Since three teenage Muslim girls left for Syria to become jihadi brides, debate has raged about whether they were groomed or knew exactly what they were doing. As new claims reveal ‘Jihadi John’ may be a Londoner, here writer Yasmin Alibhai-Brown explains why she believes the runaways are part of a long line of impressionable young women attracted to dangerous men.
Three teenage Muslim girls from East London have gone off, it seems, to join ISIS fighters in Syria. Shamima Begum, 15, Amira Abase, 15, and Kadiza Sultana, 16, may now be under the control of savage, merciless men; fanatic Muslims who behead, rape and torture at will. God must tremble to watch what they do.
Alarmingly, many young Muslim females now seem to think these bloody warriors are religious rock stars – sexy, dashing, irresistible. It’s thought at least eight schoolgirls have left to join them since last summer. These groupies are smart (the latest three were grade A students), attractive and savvy but naive. Most have lived sheltered, perhaps overprotected lives. In Asian and Arab families, teenage girls have few freedoms and teen rebellions are not part of the culture. Maybe that is the problem. When life feels tedious and small or the hormones are raging, they feel trapped. (I am describing what I know to be true, not blaming families or cultures.)

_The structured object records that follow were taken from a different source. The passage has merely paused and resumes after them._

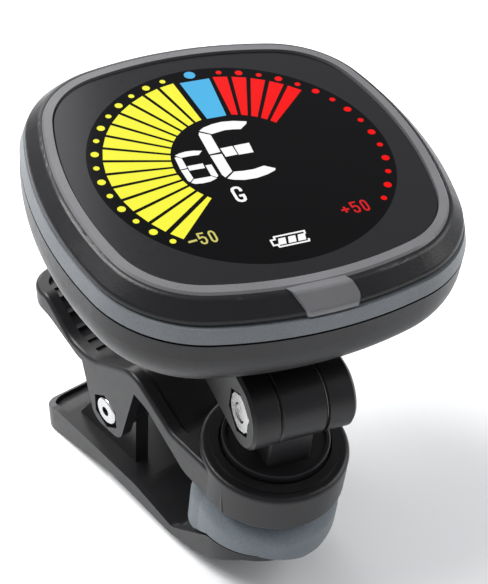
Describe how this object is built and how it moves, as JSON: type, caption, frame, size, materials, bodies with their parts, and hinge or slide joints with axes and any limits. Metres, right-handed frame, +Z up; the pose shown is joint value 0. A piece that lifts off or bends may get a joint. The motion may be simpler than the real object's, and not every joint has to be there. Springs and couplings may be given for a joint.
{
  "type": "clip-on instrument tuner",
  "caption": "Clip-on instrument tuner: rounded-square display head on a friction hinge and swivel disc, carried by a sprung two-arm clip with rubber jaw pads.",
  "frame": {"origin": "middle of the footprint, on the surface that the clip's lower arm stands on", "axes": "+Z up, +Y from the jaw to the handles of the clip, +X to the right seen from the jaw side's back; the head is stored turned 16 degrees about the swivel disc"},
  "size_m": [0.0598, 0.0644, 0.0663],
  "materials": {
    "clip_plastic": "satin moulded",
    "yoke_plastic": "satin moulded",
    "pad_rubber": "matt grey",
    "rivet_chrome": "polished",
    "screw_chrome": "polished",
    "spring_steel": "drawn wire",
    "inner_steel": "zinc plated",
    "washer_plastic": "natural nylon",
    "shell_plastic": "fine spark texture",
    "band_plastic": "grained satin grey-blue",
    "bezel_plastic": "black satin",
    "trim_paint": "satin grey metallic paint",
    "lens_black": "polished smoked window",
    "lcd_glass": "black",
    "guide_white": "clear white",
    "carrier_white": "moulded",
    "board_green": "solder mask",
    "chip_black": "moulded",
    "cell_foil": "foil",
    "piezo_brass": "rolled",
    "socket_steel": "plated",
    "switch_black": "moulded",
    "button_plastic": "satin"
  },
  "bodies": {
    "lower_clip": {"lower_arm": "clip_plastic", "lower_pad": "pad_rubber", "pivot_pin": "rivet_chrome", "pivot_cap": "rivet_chrome", "torsion_spring": "spring_steel"},
    "upper_clip": {"upper_arm": "clip_plastic", "upper_pad": "pad_rubber"},
    "yoke": {"swivel_yoke": "yoke_plastic", "friction_washers": "washer_plastic", "swivel_washer": "inner_steel", "swivel_screw": "inner_steel"},
    "head": {"back_cover": "shell_plastic", "mid_band": "band_plastic", "front_bezel": "bezel_plastic", "trim_ring": "trim_paint", "display_lens": "lens_black", "lcd_panel": "lcd_glass", "light_guide": "guide_white", "lcd_carrier": "carrier_white", "circuit_board": "board_green", "board_chips": "chip_black", "battery_cell": "cell_foil", "piezo_sensor": "piezo_brass", "charging_socket": "socket_steel", "tactile_switch": "switch_black", "case_screws": "inner_steel", "hinge_screw": "screw_chrome", "hinge_nut": "screw_chrome"},
    "button": {"power_button": "button_plastic"}
  },
  "joints": [
    {"name": "clip_pivot", "type": "hinge", "parent": "lower_clip", "child": "upper_clip", "pos_m": [-0.00569, 0.01064, 0.016], "axis": [-1, 0, 0], "range_deg": [0, 28], "stiffness_Nm_per_rad": 0.39, "springref_deg": -34.38, "deforming": ["torsion_spring"]},
    {"name": "head_swivel", "type": "hinge", "parent": "upper_clip", "child": "yoke", "pos_m": [-0.00569, -0.01736, 0.025], "axis": [0, -0.1488, 0.9889], "continuous": true},
    {"name": "head_tilt", "type": "hinge", "parent": "yoke", "child": "head", "pos_m": [-0.0064, -0.02135, 0.03471], "axis": [0.9613, -0.2726, -0.041], "range_deg": [0, 86]},
    {"name": "power_press", "type": "slide", "parent": "head", "child": "button", "axis": [-0.2756, -0.9506, -0.1431], "range_m": [0, 0.0005], "stiffness_N_per_m": 800, "springref_m": -0.0005}
  ]
}
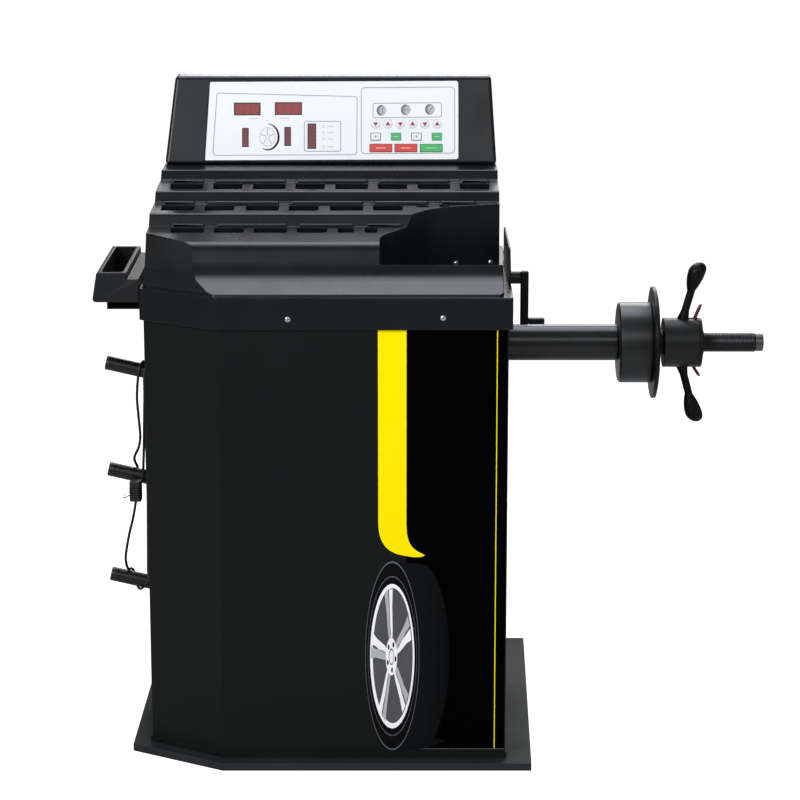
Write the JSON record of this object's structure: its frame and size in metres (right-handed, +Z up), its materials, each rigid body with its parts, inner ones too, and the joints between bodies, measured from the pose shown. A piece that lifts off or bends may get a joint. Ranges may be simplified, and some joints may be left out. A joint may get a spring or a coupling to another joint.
{
  "type": "wheel balancer machine",
  "caption": "Floor-standing wheel balancer: cabinet on a base pan, console above a stepped weight tray, side spindle with flange and quick nut, rim gauge, accessory tray and pegs.",
  "frame": {"origin": "on the floor, under the centre of the whole machine's box", "axes": "+Z up, +X along the spindle towards its threaded end, front and console facing -Y"},
  "size_m": [1.2282, 0.733, 1.2075],
  "materials": {
    "base_coat": "satin black powder coat, scuffed",
    "cabinet_coat": "satin black powder coat, fine orange peel",
    "cover_plastic": "moulded black plastic, fine grain, soft sheen",
    "trim_plastic": "moulded black plastic",
    "fascia_white": "white printed membrane panel",
    "window_red": "dark red display window",
    "key_red": "red membrane key",
    "key_green": "green membrane key",
    "key_white": "pale membrane key",
    "zinc": "bright zinc",
    "tube_coat": "satin black enamel on tube",
    "black_oxide": "black oxide over turned steel",
    "lever_red": "dark red enamel",
    "steel": "ground steel",
    "pulley_alloy": "turned alloy",
    "motor_coat": "dark grey enamel",
    "belt_rubber": "black belt rubber",
    "lead_rubber": "black flexible lead sheath"
  },
  "bodies": {
    "cabinet": {"base_pan": "base_coat", "cabinet_shell": "cabinet_coat", "rear_panel": "cabinet_coat", "spindle_pedestal": "cabinet_coat", "tray_bracket": "cabinet_coat", "top_cover": "cover_plastic", "console_head": "cover_plastic", "console_back": "cover_plastic", "accessory_tray": "trim_plastic", "gauge_bushing": "trim_plastic", "switch_frame": "trim_plastic", "cord_gland": "trim_plastic", "plug": "trim_plastic", "fascia_panel": "fascia_white", "display_left": "window_red", "display_right": "window_red", "bar_left": "window_red", "bar_right": "window_red", "bar_mode": "window_red", "cover_screw_left": "zinc", "cover_screw_right": "zinc", "tray_screw_left": "zinc", "tray_screw_right": "zinc", "spindle_housing": "tube_coat", "peg_top": "black_oxide", "peg_middle": "black_oxide", "peg_bottom": "black_oxide", "drive_motor": "motor_coat", "drive_belt": "belt_rubber", "power_cord": "lead_rubber"},
    "spindle": {"main_spindle": "steel", "drive_hub": "black_oxide", "wheel_flange": "black_oxide", "threaded_shaft": "black_oxide", "spindle_pulley": "pulley_alloy"},
    "motor_rotor": {"motor_pulley": "pulley_alloy"},
    "nut_carrier": {"pressure_ring": "black_oxide"},
    "quick_nut": {"nut_hub": "black_oxide", "nut_handle_upper": "black_oxide", "nut_handle_lower": "black_oxide"},
    "lever_upper": {"release_lever_upper": "lever_red"},
    "lever_lower": {"release_lever_lower": "lever_red"},
    "gauge_slider": {"gauge_rod": "tube_coat"},
    "gauge_swinger": {"gauge_arm": "tube_coat", "gauge_foot": "trim_plastic"},
    "rocker": {"switch_rocker": "key_red"},
    "key_arrow_1": {"key_arrow_1": "key_red"},
    "key_arrow_2": {"key_arrow_2": "key_red"},
    "key_arrow_3": {"key_arrow_3": "key_red"},
    "key_arrow_4": {"key_arrow_4": "key_red"},
    "key_arrow_5": {"key_arrow_5": "key_red"},
    "key_arrow_6": {"key_arrow_6": "key_red"},
    "key_small_1": {"key_small_1": "key_white"},
    "key_small_2": {"key_small_2": "key_green"},
    "key_small_3": {"key_small_3": "key_white"},
    "key_small_4": {"key_small_4": "key_green"},
    "key_large_1": {"key_large_1": "key_red"},
    "key_large_2": {"key_large_2": "key_red"},
    "key_large_3": {"key_large_3": "key_green"}
  },
  "joints": [
    {"name": "spindle_spin", "type": "hinge", "parent": "cabinet", "child": "spindle", "pos_m": [-0.1946, -0.07, 0.734], "axis": [1, 0, 0], "continuous": true},
    {"name": "motor_spin", "type": "hinge", "parent": "cabinet", "child": "motor_rotor", "pos_m": [-0.1946, -0.07, 0.44], "axis": [1, 0, 0], "continuous": true},
    {"name": "nut_slide", "type": "slide", "parent": "spindle", "child": "nut_carrier", "axis": [1, 0, 0], "range_m": [0, 0.11]},
    {"name": "nut_spin", "type": "hinge", "parent": "nut_carrier", "child": "quick_nut", "pos_m": [0.4654, -0.07, 0.734], "axis": [1, 0, 0], "continuous": true},
    {"name": "release_upper", "type": "hinge", "parent": "quick_nut", "child": "lever_upper", "pos_m": [0.4834, -0.07, 0.7735], "axis": [0, -1, 0], "range_deg": [0, 15], "stiffness_Nm_per_rad": 0.3},
    {"name": "release_lower", "type": "hinge", "parent": "quick_nut", "child": "lever_lower", "pos_m": [0.4834, -0.07, 0.6945], "axis": [0, 1, 0], "range_deg": [0, 15], "stiffness_Nm_per_rad": 0.3},
    {"name": "gauge_pull", "type": "slide", "parent": "cabinet", "child": "gauge_slider", "axis": [1, 0, 0], "range_m": [0, 0.24]},
    {"name": "gauge_swing", "type": "hinge", "parent": "gauge_slider", "child": "gauge_swinger", "pos_m": [0.1751, 0.0635, 0.832], "axis": [1, 0, 0], "range_deg": [0, 100]},
    {"name": "switch_rock", "type": "hinge", "parent": "cabinet", "child": "rocker", "pos_m": [0.0954, 0.196, 0.7], "axis": [1, 0, 0], "range_deg": [-10, 10]},
    {"name": "key_arrow_1_press", "type": "slide", "parent": "cabinet", "child": "key_arrow_1", "axis": [0, 0.9598, -0.2808], "range_m": [0, 0.0006], "stiffness_N_per_m": 400},
    {"name": "key_arrow_2_press", "type": "slide", "parent": "cabinet", "child": "key_arrow_2", "axis": [0, 0.9598, -0.2808], "range_m": [0, 0.0006], "stiffness_N_per_m": 400},
    {"name": "key_arrow_3_press", "type": "slide", "parent": "cabinet", "child": "key_arrow_3", "axis": [0, 0.9598, -0.2808], "range_m": [0, 0.0006], "stiffness_N_per_m": 400},
    {"name": "key_arrow_4_press", "type": "slide", "parent": "cabinet", "child": "key_arrow_4", "axis": [0, 0.9598, -0.2808], "range_m": [0, 0.0006], "stiffness_N_per_m": 400},
    {"name": "key_arrow_5_press", "type": "slide", "parent": "cabinet", "child": "key_arrow_5", "axis": [0, 0.9598, -0.2808], "range_m": [0, 0.0006], "stiffness_N_per_m": 400},
    {"name": "key_arrow_6_press", "type": "slide", "parent": "cabinet", "child": "key_arrow_6", "axis": [0, 0.9598, -0.2808], "range_m": [0, 0.0006], "stiffness_N_per_m": 400},
    {"name": "key_small_1_press", "type": "slide", "parent": "cabinet", "child": "key_small_1", "axis": [0, 0.9598, -0.2808], "range_m": [0, 0.0006], "stiffness_N_per_m": 400},
    {"name": "key_small_2_press", "type": "slide", "parent": "cabinet", "child": "key_small_2", "axis": [0, 0.9598, -0.2808], "range_m": [0, 0.0006], "stiffness_N_per_m": 400},
    {"name": "key_small_3_press", "type": "slide", "parent": "cabinet", "child": "key_small_3", "axis": [0, 0.9598, -0.2808], "range_m": [0, 0.0006], "stiffness_N_per_m": 400},
    {"name": "key_small_4_press", "type": "slide", "parent": "cabinet", "child": "key_small_4", "axis": [0, 0.9598, -0.2808], "range_m": [0, 0.0006], "stiffness_N_per_m": 400},
    {"name": "key_large_1_press", "type": "slide", "parent": "cabinet", "child": "key_large_1", "axis": [0, 0.9598, -0.2808], "range_m": [0, 0.0006], "stiffness_N_per_m": 400},
    {"name": "key_large_2_press", "type": "slide", "parent": "cabinet", "child": "key_large_2", "axis": [0, 0.9598, -0.2808], "range_m": [0, 0.0006], "stiffness_N_per_m": 400},
    {"name": "key_large_3_press", "type": "slide", "parent": "cabinet", "child": "key_large_3", "axis": [0, 0.9598, -0.2808], "range_m": [0, 0.0006], "stiffness_N_per_m": 400}
  ],
  "couplings": [
    {"joint": "motor_spin", "follows": "spindle_spin", "ratio": 3},
    {"joint": "release_lower", "follows": "release_upper", "ratio": 1}
  ]
}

I know young Muslim women from conservative families who are sick of being ‘good’ and waiting for the arranged marriage. Even those who go to college know that in the end they will have to conform. However, on their computers, they can roam freely, get wild ideas into their heads and feel powerful. They can be easily manipulated, groomed. One daughter of an acquaintance, for example, only 15, left one night last summer to meet a British Muslim ‘soldier’ who promised to marry her. He turned out to be a dirty old man. Thankfully, she escaped but is now withdrawn and refuses to go to school.
Like her, these three teenagers are innocent. Only they have set off on a terrifying journey to join bandits and have their babies. They will have seen images of ISIS atrocities and instead of fear felt the power. They are looking for an alternative, extended, exciting family, which claims to have all the answers. The runaway girls are not she-devils, as some sections of the media and public describe them, but lost souls. They have been brainwashed online not only by male terrorists but also Western handmaidens of ISIS (some of the online sirens may, of course, be captives forced to become recruiters) telling them they will be pleasing God, leaving the world of sin, joining an army that will take over the world.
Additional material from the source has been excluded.